🤖 AI Summary
Existing academic knowledge graphs typically model paper entities or domain concepts in isolation, neglecting deep semantic associations among papers driven by shared concepts—leading to incomplete knowledge coverage and weak concept-paper alignment in scientific question answering. To address this, we propose a novel deep knowledge graph construction method tailored for NLP-oriented scientific QA. Our approach is the first to explicitly model cross-paper semantic associations grounded in shared domain concepts. We design a few-shot, large language model–driven framework for knowledge extraction and multi-granularity semantic parsing, and introduce citation-aware relational enhancement alongside subgraph community summarization. Evaluated on the ACL Anthology (60K+ papers), our graph comprises 620K entities and 2.27M relations. Experiments on three scientific QA benchmarks demonstrate significant improvements in both answer accuracy and interpretability.
📝 Abstract
Large language models (LLMs) have been widely applied in question answering over scientific research papers. To enhance the professionalism and accuracy of responses, many studies employ external knowledge augmentation.
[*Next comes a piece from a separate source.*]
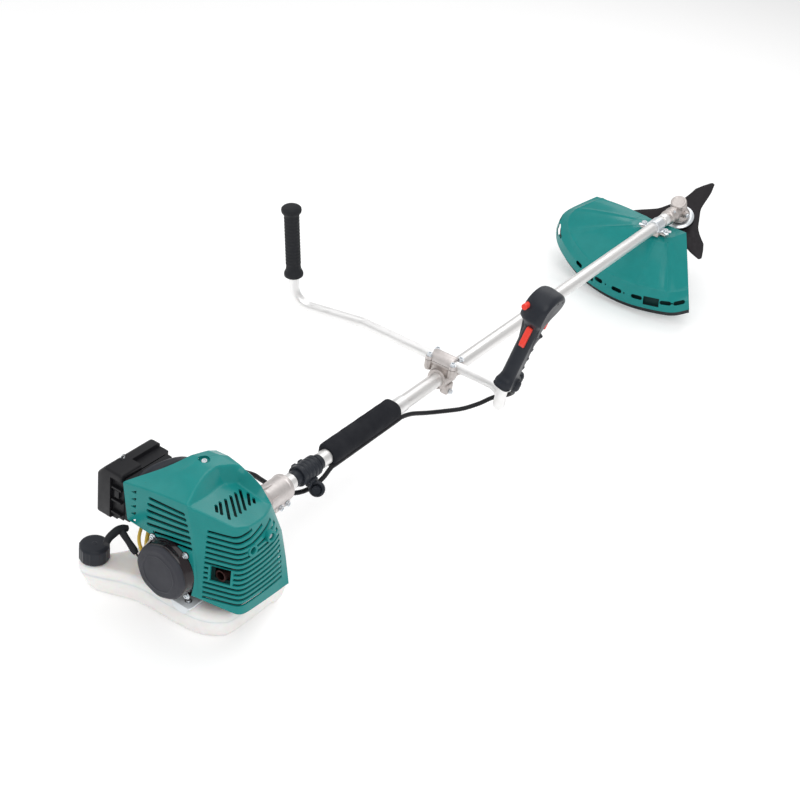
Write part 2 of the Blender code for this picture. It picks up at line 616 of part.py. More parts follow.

However, existing structures of external knowledge in scientific literature often focus solely on either paper entities or domain concepts, neglecting the intrinsic connections between papers through shared domain concepts. This results in less comprehensive and specific answers when addressing questions that combine papers and concepts. To address this, we propose a novel knowledge graph framework that captures deep conceptual relations between academic papers, constructing a relational network via intra-paper semantic elements and inter-paper citation relations. Using a few-shot knowledge graph construction method based on LLM, we develop NLP-AKG, an academic knowledge graph for the NLP domain, by extracting 620,353 entities and 2,271,584 relations from 60,826 papers in ACL Anthology. Based on this, we propose a 'sub-graph community summary' method and validate its effectiveness on three NLP scientific literature question answering datasets.